北野たけしの「血と骨」というタイトルのものがある。

私はそれを今までに三回も借りて見た。


怖いがどうしても見てしまい他人事と思えず恐ろしくなったものだった。

とにかく恐ろしい

ろくでもない父親の話だ。


自分の思うままに好き勝手に生きて、気に食わないことがあると妻や子供たちに暴言を吐き暴力震い

辛く当たるめちゃくちゃな父親の話だ。


そして、印象的なシーンが娘役の田畑ともこさんを階段から蹴り突き落とすシーンがある。

すごい勢いで転げ落ちていき歯が数本折れてしまう。

あの恐ろしい可哀そうなシーンを思い出したら

自分の家の事とリンクして涙がでそうになる。


優太は野球部にもほとんど行かなくなった。

学校にも碌に行かないのだから当然だ。


クビになるかと思いきや、その野球部は何故かゆるくてクビにはならなかった。


貴宏君は毎日家に来てくれて親切に時々声をかけてくれたり学校のクラスの様子や行事、部活、先生の事

色々なエピソードを話してくれたがそれでも行かなかった。


もともとが、特別運動神経が良いわけでもなく野球に興味があるわけでもない。

小学校の高学年の時にたまたま子供会のソフトボールをやって楽しかったのでその流れで何となく

野球部に入部しようと思ったらしい。


真面目な子はきっちり学校が終わると部活に取り組む。友人の貴宏君は

典型的なお手本だ。


優太は部屋に引きこもることが多くなり担任の加島先生がちょくちょく電話をくれるようになった。


「お母さん、優太、どんな様子ですか?」


「先生、全く言う事を聞かないんです。

朝起こしただけで壁をグーで殴って穴をあけまくって」


私はお父さんが突然何も言わないで、田舎に帰ってしまった事を話した。


「そうですか、きっとショックだったんですね。私も優太に声かけますので。また連絡します」


先生はいつも電話をくれた。


好きな時に起きて寝たいと時に寝る。寝るときは一日中でも死んだように寝る。


私も仕事があるので空いた時間まとめてご飯とおかずを作ってラップをかけた。


カレー、唐揚げ、焼きそば、八宝菜、シチュー、豚カツ、ハンバーグ等ありきたりなものを作れる日にとにかく多めに作った。

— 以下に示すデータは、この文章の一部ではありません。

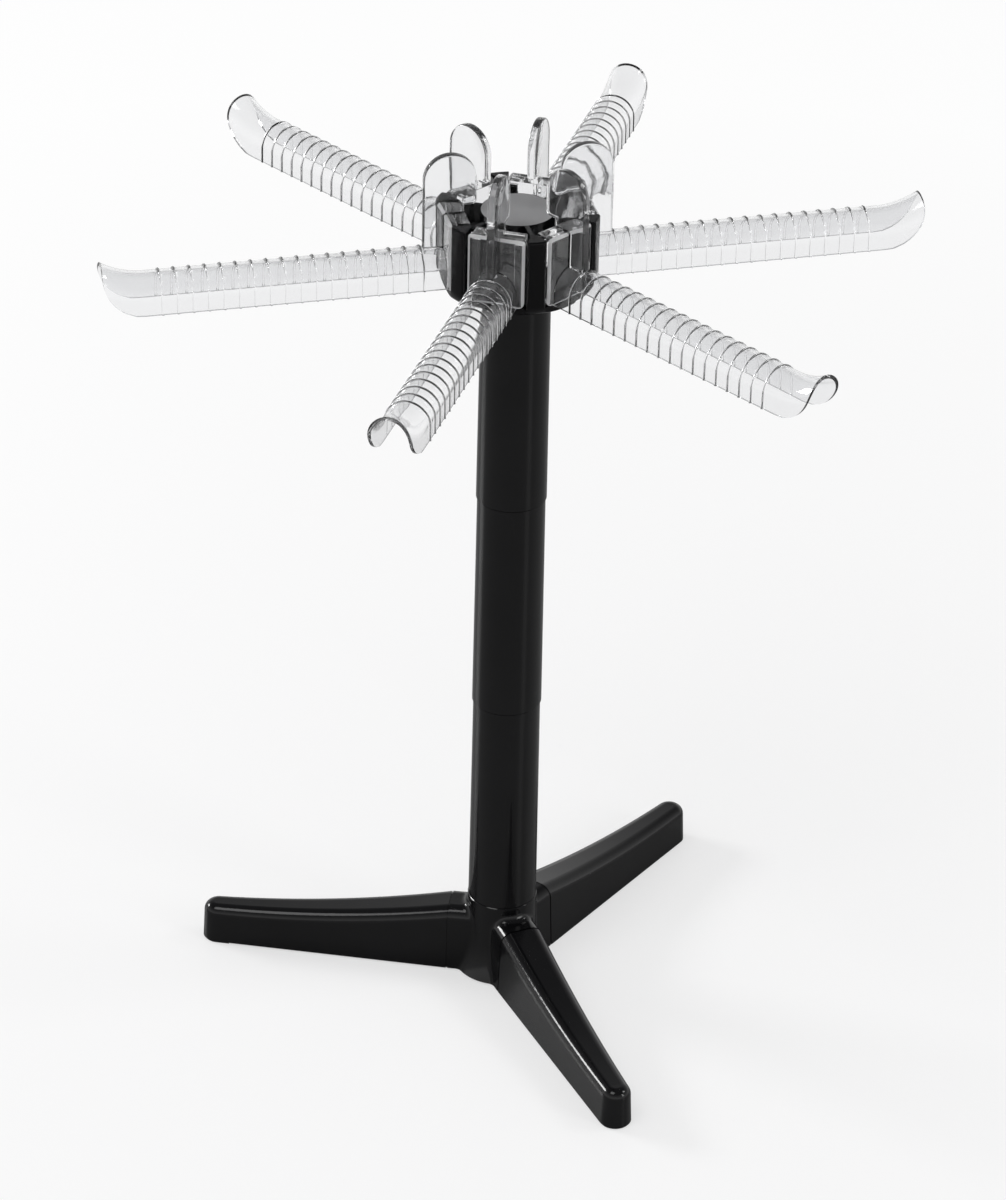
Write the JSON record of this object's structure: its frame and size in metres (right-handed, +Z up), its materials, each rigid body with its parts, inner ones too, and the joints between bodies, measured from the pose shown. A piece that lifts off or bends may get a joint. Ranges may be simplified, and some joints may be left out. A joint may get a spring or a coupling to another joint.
{
  "type": "pasta drying rack",
  "caption": "Free-standing pasta drying rack: a glossy black stand with splayed legs, a sectional pole and clear ribbed arms that plug into a swivelling hub.",
  "frame": {"origin": "on the surface the rack stands on, under the pole's axis", "axes": "+Z up along the pole; one leg points to -X, the other two are 120 degrees either side of it"},
  "size_m": [0.387, 0.4052, 0.4716],
  "materials": {
    "stand_black": "glossy black moulded plastic",
    "hub_black": "glossy black moulded plastic",
    "arm_clear": "clear glossy moulded plastic",
    "pad_rubber": "matt black rubber"
  },
  "bodies": {
    "stand": {"base_hub": "stand_black"},
    "leg_1_with_pad": {"leg_1": "stand_black", "foot_pad_1": "pad_rubber"},
    "leg_2_with_pad": {"leg_2": "stand_black", "foot_pad_2": "pad_rubber"},
    "leg_3_with_pad": {"leg_3": "stand_black", "foot_pad_3": "pad_rubber"},
    "lower_tube": {"pole_lower": "stand_black"},
    "middle_tube": {"pole_middle": "stand_black"},
    "upper_tube": {"pole_upper": "stand_black"},
    "hub": {"arm_hub": "hub_black"},
    "arm_1_body": {"arm_1": "arm_clear"},
    "arm_2_body": {"arm_2": "arm_clear"},
    "arm_3_body": {"arm_3": "arm_clear"},
    "arm_4_body": {"arm_4": "arm_clear"},
    "arm_5_body": {"arm_5": "arm_clear"},
    "arm_6_body": {"arm_6": "arm_clear"}
  },
  "joints": [
    {"name": "leg_1_pull", "type": "slide", "parent": "stand", "child": "leg_1_with_pad", "axis": [-1, 0, 0], "range_m": [0, 0.018]},
    {"name": "leg_2_pull", "type": "slide", "parent": "stand", "child": "leg_2_with_pad", "axis": [0.5, -0.866, 0], "range_m": [0, 0.018]},
    {"name": "leg_3_pull", "type": "slide", "parent": "stand", "child": "leg_3_with_pad", "axis": [0.5, 0.866, 0], "range_m": [0, 0.018]},
    {"name": "lower_tube_lift", "type": "slide", "parent": "stand", "child": "lower_tube", "axis": [0, 0, 1], "range_m": [0, 0.015]},
    {"name": "middle_tube_lift", "type": "slide", "parent": "lower_tube", "child": "middle_tube", "axis": [0, 0, 1], "range_m": [0, 0.015]},
    {"name": "upper_tube_lift", "type": "slide", "parent": "middle_tube", "child": "upper_tube", "axis": [0, 0, 1], "range_m": [0, 0.015]},
    {"name": "hub_swivel", "type": "hinge", "parent": "upper_tube", "child": "hub", "pos_m": [0, 0, 0.3994], "axis": [0, 0, 1], "continuous": true},
    {"name": "arm_1_lift", "type": "slide", "parent": "hub", "child": "arm_1_body", "axis": [0, 0, 1], "range_m": [0, 0.038]},
    {"name": "arm_2_lift", "type": "slide", "parent": "hub", "child": "arm_2_body", "axis": [0, 0, 1], "range_m": [0, 0.038]},
    {"name": "arm_3_lift", "type": "slide", "parent": "hub", "child": "arm_3_body", "axis": [0, 0, 1], "range_m": [0, 0.038]},
    {"name": "arm_4_lift", "type": "slide", "parent": "hub", "child": "arm_4_body", "axis": [0, 0, 1], "range_m": [0, 0.038]},
    {"name": "arm_5_lift", "type": "slide", "parent": "hub", "child": "arm_5_body", "axis": [0, 0, 1], "range_m": [0, 0.038]},
    {"name": "arm_6_lift", "type": "slide", "parent": "hub", "child": "arm_6_body", "axis": [0, 0, 1], "range_m": [0, 0.038]}
  ]
}
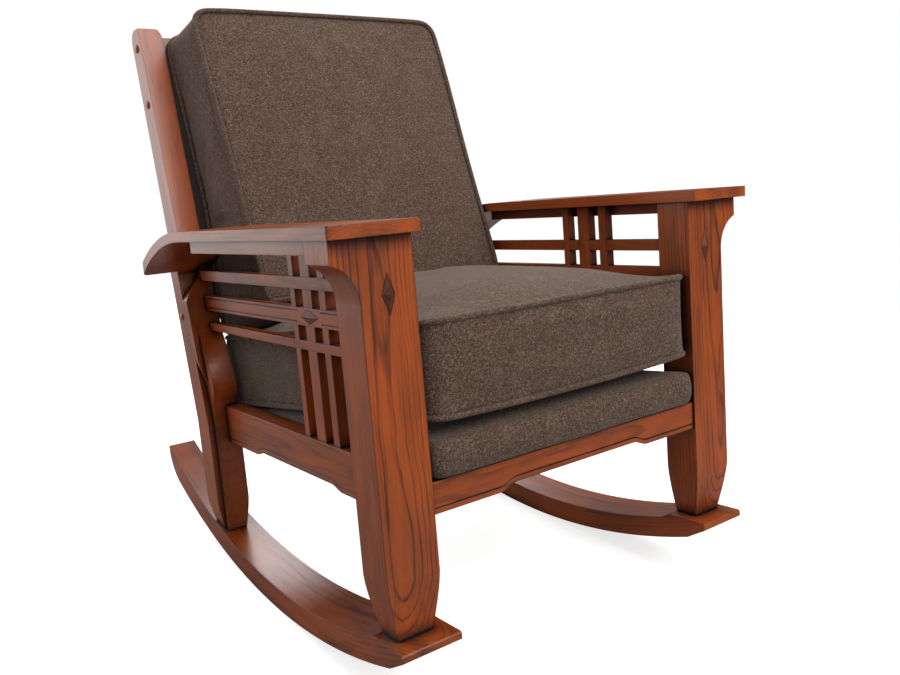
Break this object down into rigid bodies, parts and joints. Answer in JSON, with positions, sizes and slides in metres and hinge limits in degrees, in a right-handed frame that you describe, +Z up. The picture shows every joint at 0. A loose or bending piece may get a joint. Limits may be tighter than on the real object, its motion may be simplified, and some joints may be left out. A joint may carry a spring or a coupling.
{
  "type": "rocking chair",
  "caption": "Wooden rocking chair on curved runners, with broad bent arms, lattice side panels, a sprung upholstered seat deck and loose seat and back cushions.",
  "frame": {"origin": "on the floor, under the middle of the chair's width and depth, with the chair standing at rest on its runners", "axes": "+Z up, -Y the way the sitter faces, +X to the right of someone who looks at the chair's front"},
  "size_m": [0.886, 1.0648, 1.131],
  "materials": {
    "stained_wood": "satin reddish brown stain with a dark glaze in the joints",
    "dark_wood": "satin, darker stain",
    "inner_wood": "plain sawn",
    "upholstery": "dark taupe chenille with light flecks",
    "black_cloth": "matt black lining and webbing",
    "steel": "plain"
  },
  "bodies": {
    "frame": {"front_leg_left": "stained_wood", "front_leg_right": "stained_wood", "leg_diamond_left": "dark_wood", "leg_diamond_right": "dark_wood", "rear_leg_left": "stained_wood", "rear_leg_right": "stained_wood", "rocker_left": "stained_wood", "rocker_right": "stained_wood", "arm_left": "stained_wood", "arm_right": "stained_wood", "under_arm_rail_left": "stained_wood", "under_arm_rail_right": "stained_wood", "side_rail_left": "stained_wood", "side_rail_right": "stained_wood", "upper_slat_left": "stained_wood", "upper_slat_right": "stained_wood", "middle_slat_left": "stained_wood", "middle_slat_right": "stained_wood", "lower_slat_left": "stained_wood", "lower_slat_right": "stained_wood", "rear_upright_left": "stained_wood", "rear_upright_right": "stained_wood", "center_upright_left": "stained_wood", "center_upright_right": "stained_wood", "front_upright_left": "stained_wood", "front_upright_right": "stained_wood", "slat_diamond_left": "dark_wood", "slat_diamond_right": "dark_wood", "front_rail": "stained_wood", "rear_rail": "stained_wood", "crest_rail": "stained_wood", "middle_back_rail": "stained_wood", "lower_back_rail": "stained_wood", "back_straps": "black_cloth", "back_cloth": "black_cloth", "rail_screws": "steel", "screw_plugs": "dark_wood", "rocker_screws": "steel", "corner_blocks": "inner_wood", "seat_frame_left": "inner_wood", "seat_frame_right": "inner_wood", "seat_frame_front": "inner_wood", "seat_frame_rear": "inner_wood", "seat_springs": "steel", "dust_cover": "black_cloth", "seat_deck": "upholstery"},
    "seat_cushion_body": {"seat_cushion": "upholstery"},
    "back_cushion_body": {"back_cushion": "upholstery"}
  },
  "joints": [
    {"name": "seat_cushion_slide", "type": "slide", "parent": "frame", "child": "seat_cushion_body", "axis": [0, -0.986, 0.1668], "range_m": [0, 0.78]},
    {"name": "back_cushion_slide", "type": "slide", "parent": "frame", "child": "back_cushion_body", "axis": [0, 0.2639, 0.9646], "range_m": [0, 0.7]}
  ]
}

空っぽの皿を確認すると適当に好きな時にお腹が減ったら食べているのだろうと思った。

学校に行かないので誰かにいじめられたのか思って聞いてみたが、どうやらそうでもないようだ。


そのうち毎日友人が来るようになった。


まっとんとは仲が良く毎日来る。

朝は必ず遠回りだが来てくれて学校にいくよう誘ってくれたが

優太が真面目に行く様子は見られなかった。

夕方学校が終わるといつも自分のペースで家で楽しげに適当にくつろいでいる。


貴宏君も毎日来てくれるけど、ちょっと違う。しっかり学校へ行き勉学に励みその後部活動をしっかりと

終えてから家に来てくれていた。自分のやるべきことはすべてやっていた。

貴宏君だけオーラが出ているように感じた。あんな風になってくれたらどれほどいいだろう。


毎日一緒にいるまっとんに


「あんた友達やったら優太におまえ学校ちゃんと来い。とか、

このままやったらあかんやろとか

言わへんの?気にならへんの?」

と尋ねると


「べつに~ 優太言うても全然聞かへんもん。

優太あんなもんなんちゃうの?」

と、さらっとがっくりする答えが返ってきた。


きっと人は人自分は自分ということだろう。

人にはあまりしつこく干渉しない主義だろうか。

気の合う仲間とお互い自由に合った時間楽しみ共有して過ごすことができればそれが楽しいのだ。


子供の事では時々報告の為に輝幸に電話した。


現状の様子を輝幸に伝えて何とか助けてもらいたかった。

一応父親なのでお父さんが話したら学校へ行くかもしれない。


「そうか、俺もまた電話してみるわ」

と言ってくれ時々電話もしてくれたが、

特に何も変わりはなかった。


そのうち家にくる優太の友達が増え始めた。


家の壁あちこちに穴が増え始め家の中は異様な空気が立ち込めていた。